_TASK PROMPT_
Print the whole listing exactly.

━━━ PROVIDED MATERIAL

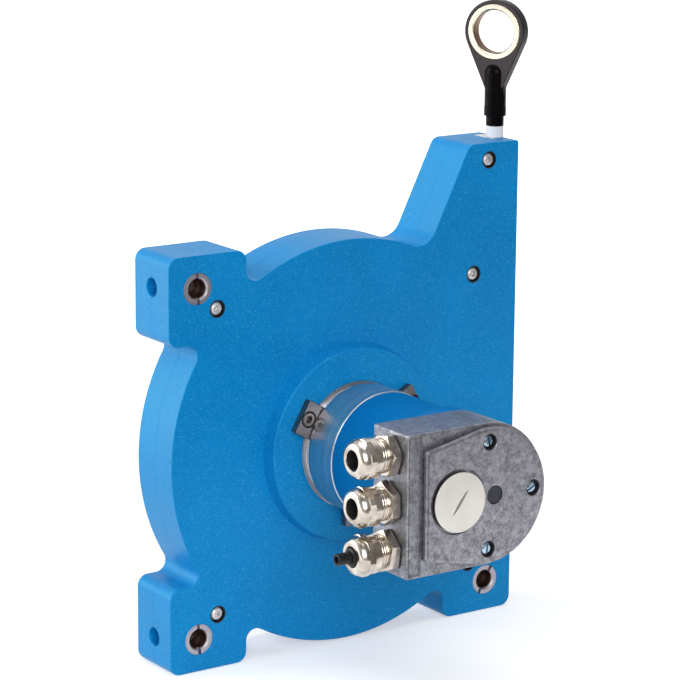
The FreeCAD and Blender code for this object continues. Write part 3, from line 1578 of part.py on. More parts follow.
make_rear_shell()
make_front_shell()
for corner, sleeve_place in zip(("upper_left", "lower_left", "lower_right"), lug_places):
    make_mounting_sleeve(f"mounting_sleeve_{corner}", *sleeve_place)
make_housing_screws()
make_wire_guide()
make_guide_bush()
make_bearing(
    "drum_bearing_rear", rear_bearing_start, size.drum_bearing_width,
    size.shaft_radius, size.drum_bearing_radius,
)
make_bearing(
    "drum_bearing_front", drum_bearing_seat, size.drum_bearing_width,
    size.shaft_radius, size.drum_bearing_radius,
)
make_spring_arbor()
make_spiral_spring()
make_wire_drum()
make_drum_shaft()
make_hub_screws()
make_spring_cover()
make_wound_wire()
make_wire_lead()
make_wire_run()
make_bumper()
make_ferrule()
make_eye()
make_eye_bush()
make_encoder_flange()
for clamp_number, clamp_angle in enumerate(CLAMP_ANGLES, 1):
    make_servo_clamp(f"servo_clamp_{clamp_number}", clamp_angle)
make_clamp_screws()
make_encoder_sleeve()
make_bearing(
    "encoder_bearing_rear", rear_encoder_bearing, size.encoder_bearing_width,
    size.encoder_shaft_radius, size.encoder_bearing_radius,
)
make_bearing(
    "encoder_bearing_front", front_encoder_bearing, size.encoder_bearing_width,
    size.encoder_shaft_radius, size.encoder_bearing_radius,
)
make_encoder_shaft()
make_code_disc()
make_board("sensor_board", sensor_board_depth)
make_board("main_board", main_board_depth)
make_spacers()
make_adapter_block()
make_cap_posts()
make_cap_gasket()
make_adapter_cap()
make_lens()
make_cap_screws()
make_access_plug()
make_plug_ring()
for gland_number, gland_up in enumerate(gland_heights, 1):
    make_gland_body(gland_number, gland_up)
    make_gland_nut(gland_number, gland_up)
    make_gland_seal(gland_number, gland_up)
make_gland_rings()
make_blanking_pin()
document.recompute()

for item in document.Objects:
    if "Invalid" in item.State or "Error" in item.State:
        raise ValueError(f"{item.Label} could not be worked out")
for feature in cuts:
    before = feature.BaseFeature.Shape.Volume
    if before - feature.Shape.Volume < LEAST_VOLUME:
        raise ValueError(f"{feature.Label} takes nothing away")
for piece in pieces:
    if piece.Shape.isNull() or not piece.Shape.isValid():
        raise ValueError(f"{piece.Label} has no sound shape")

os.makedirs("parts", exist_ok=True)
for piece in pieces:
    piece.Shape.exportStep(f"parts/{piece.Label}.step")
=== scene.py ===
# %% [markdown]
# A draw wire encoder measures travel: a thin steel wire with a swivel eye is pulled out of a flat
# housing, turns a drum, and the drum turns the round encoder on the housing's front. This notebook
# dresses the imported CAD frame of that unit. Hard pieces with soft edges catch the light, so most
# of the visible pieces are drawn again here from profiles and outlines with rounded corners.

# %% Load the frame
import math

import bmesh
import bpy
from mathutils import Matrix, Vector


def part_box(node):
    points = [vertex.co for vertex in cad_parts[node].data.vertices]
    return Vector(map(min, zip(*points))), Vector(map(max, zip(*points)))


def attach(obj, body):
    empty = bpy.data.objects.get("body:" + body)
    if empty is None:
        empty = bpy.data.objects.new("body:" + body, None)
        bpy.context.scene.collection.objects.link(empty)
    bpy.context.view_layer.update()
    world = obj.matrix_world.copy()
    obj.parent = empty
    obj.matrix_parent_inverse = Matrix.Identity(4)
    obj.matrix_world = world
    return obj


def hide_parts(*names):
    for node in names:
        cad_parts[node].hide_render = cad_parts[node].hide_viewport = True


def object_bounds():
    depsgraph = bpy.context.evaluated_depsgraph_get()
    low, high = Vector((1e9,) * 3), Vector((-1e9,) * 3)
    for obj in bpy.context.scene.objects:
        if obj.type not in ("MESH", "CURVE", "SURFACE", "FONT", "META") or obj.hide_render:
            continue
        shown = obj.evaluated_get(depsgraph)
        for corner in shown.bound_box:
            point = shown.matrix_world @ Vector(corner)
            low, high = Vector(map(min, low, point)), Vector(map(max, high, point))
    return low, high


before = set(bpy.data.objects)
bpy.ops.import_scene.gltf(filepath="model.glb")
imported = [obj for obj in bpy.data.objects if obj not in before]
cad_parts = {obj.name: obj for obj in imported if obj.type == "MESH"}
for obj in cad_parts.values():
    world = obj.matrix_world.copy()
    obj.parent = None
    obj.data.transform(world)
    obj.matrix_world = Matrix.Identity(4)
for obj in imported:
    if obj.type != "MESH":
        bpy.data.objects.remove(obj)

MM = 0.001
cad_low, cad_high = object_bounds()
print("CAD box", [round(x, 4) for x in cad_low], [round(x, 4) for x in cad_high])

# %% [markdown]
# The frame's own boxes give the places: nothing is measured twice. Depths are counted to the
# front of the unit, which is minus Y, so a piece's front is the low corner of its box.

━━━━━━

_TASK ANSWER_
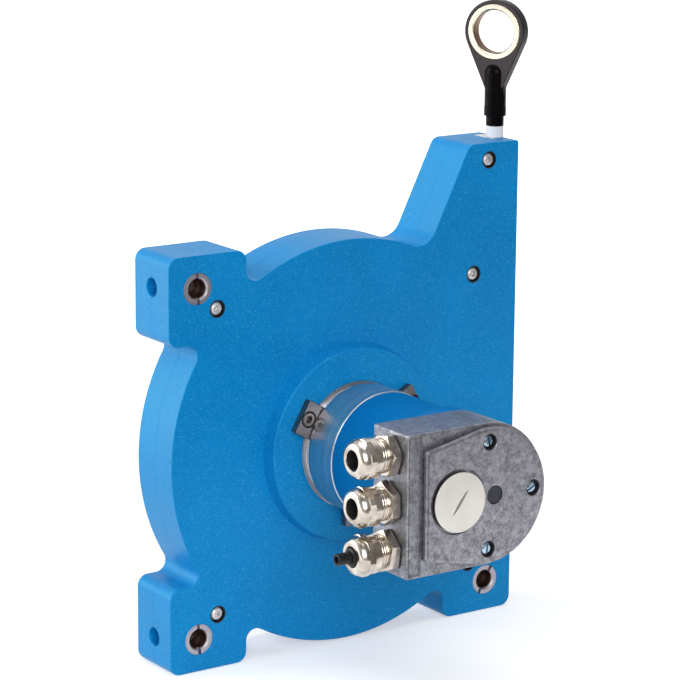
The FreeCAD and Blender code for this object continues. Write part 3, from line 1578 of part.py on. More parts follow.
make_rear_shell()
make_front_shell()
for corner, sleeve_place in zip(("upper_left", "lower_left", "lower_right"), lug_places):
    make_mounting_sleeve(f"mounting_sleeve_{corner}", *sleeve_place)
make_housing_screws()
make_wire_guide()
make_guide_bush()
make_bearing(
    "drum_bearing_rear", rear_bearing_start, size.drum_bearing_width,
    size.shaft_radius, size.drum_bearing_radius,
)
make_bearing(
    "drum_bearing_front", drum_bearing_seat, size.drum_bearing_width,
    size.shaft_radius, size.drum_bearing_radius,
)
make_spring_arbor()
make_spiral_spring()
make_wire_drum()
make_drum_shaft()
make_hub_screws()
make_spring_cover()
make_wound_wire()
make_wire_lead()
make_wire_run()
make_bumper()
make_ferrule()
make_eye()
make_eye_bush()
make_encoder_flange()
for clamp_number, clamp_angle in enumerate(CLAMP_ANGLES, 1):
    make_servo_clamp(f"servo_clamp_{clamp_number}", clamp_angle)
make_clamp_screws()
make_encoder_sleeve()
make_bearing(
    "encoder_bearing_rear", rear_encoder_bearing, size.encoder_bearing_width,
    size.encoder_shaft_radius, size.encoder_bearing_radius,
)
make_bearing(
    "encoder_bearing_front", front_encoder_bearing, size.encoder_bearing_width,
    size.encoder_shaft_radius, size.encoder_bearing_radius,
)
make_encoder_shaft()
make_code_disc()
make_board("sensor_board", sensor_board_depth)
make_board("main_board", main_board_depth)
make_spacers()
make_adapter_block()
make_cap_posts()
make_cap_gasket()
make_adapter_cap()
make_lens()
make_cap_screws()
make_access_plug()
make_plug_ring()
for gland_number, gland_up in enumerate(gland_heights, 1):
    make_gland_body(gland_number, gland_up)
    make_gland_nut(gland_number, gland_up)
    make_gland_seal(gland_number, gland_up)
make_gland_rings()
make_blanking_pin()
document.recompute()

for item in document.Objects:
    if "Invalid" in item.State or "Error" in item.State:
        raise ValueError(f"{item.Label} could not be worked out")
for feature in cuts:
    before = feature.BaseFeature.Shape.Volume
    if before - feature.Shape.Volume < LEAST_VOLUME:
        raise ValueError(f"{feature.Label} takes nothing away")
for piece in pieces:
    if piece.Shape.isNull() or not piece.Shape.isValid():
        raise ValueError(f"{piece.Label} has no sound shape")

os.makedirs("parts", exist_ok=True)
for piece in pieces:
    piece.Shape.exportStep(f"parts/{piece.Label}.step")
=== scene.py ===
# %% [markdown]
# A draw wire encoder measures travel: a thin steel wire with a swivel eye is pulled out of a flat
# housing, turns a drum, and the drum turns the round encoder on the housing's front. This notebook
# dresses the imported CAD frame of that unit. Hard pieces with soft edges catch the light, so most
# of the visible pieces are drawn again here from profiles and outlines with rounded corners.

# %% Load the frame
import math

import bmesh
import bpy
from mathutils import Matrix, Vector


def part_box(node):
    points = [vertex.co for vertex in cad_parts[node].data.vertices]
    return Vector(map(min, zip(*points))), Vector(map(max, zip(*points)))


def attach(obj, body):
    empty = bpy.data.objects.get("body:" + body)
    if empty is None:
        empty = bpy.data.objects.new("body:" + body, None)
        bpy.context.scene.collection.objects.link(empty)
    bpy.context.view_layer.update()
    world = obj.matrix_world.copy()
    obj.parent = empty
    obj.matrix_parent_inverse = Matrix.Identity(4)
    obj.matrix_world = world
    return obj


def hide_parts(*names):
    for node in names:
        cad_parts[node].hide_render = cad_parts[node].hide_viewport = True


def object_bounds():
    depsgraph = bpy.context.evaluated_depsgraph_get()
    low, high = Vector((1e9,) * 3), Vector((-1e9,) * 3)
    for obj in bpy.context.scene.objects:
        if obj.type not in ("MESH", "CURVE", "SURFACE", "FONT", "META") or obj.hide_render:
            continue
        shown = obj.evaluated_get(depsgraph)
        for corner in shown.bound_box:
            point = shown.matrix_world @ Vector(corner)
            low, high = Vector(map(min, low, point)), Vector(map(max, high, point))
    return low, high


before = set(bpy.data.objects)
bpy.ops.import_scene.gltf(filepath="model.glb")
imported = [obj for obj in bpy.data.objects if obj not in before]
cad_parts = {obj.name: obj for obj in imported if obj.type == "MESH"}
for obj in cad_parts.values():
    world = obj.matrix_world.copy()
    obj.parent = None
    obj.data.transform(world)
    obj.matrix_world = Matrix.Identity(4)
for obj in imported:
    if obj.type != "MESH":
        bpy.data.objects.remove(obj)

MM = 0.001
cad_low, cad_high = object_bounds()
print("CAD box", [round(x, 4) for x in cad_low], [round(x, 4) for x in cad_high])

# %% [markdown]
# The frame's own boxes give the places: nothing is measured twice. Depths are counted to the
# front of the unit, which is minus Y, so a piece's front is the low corner of its box.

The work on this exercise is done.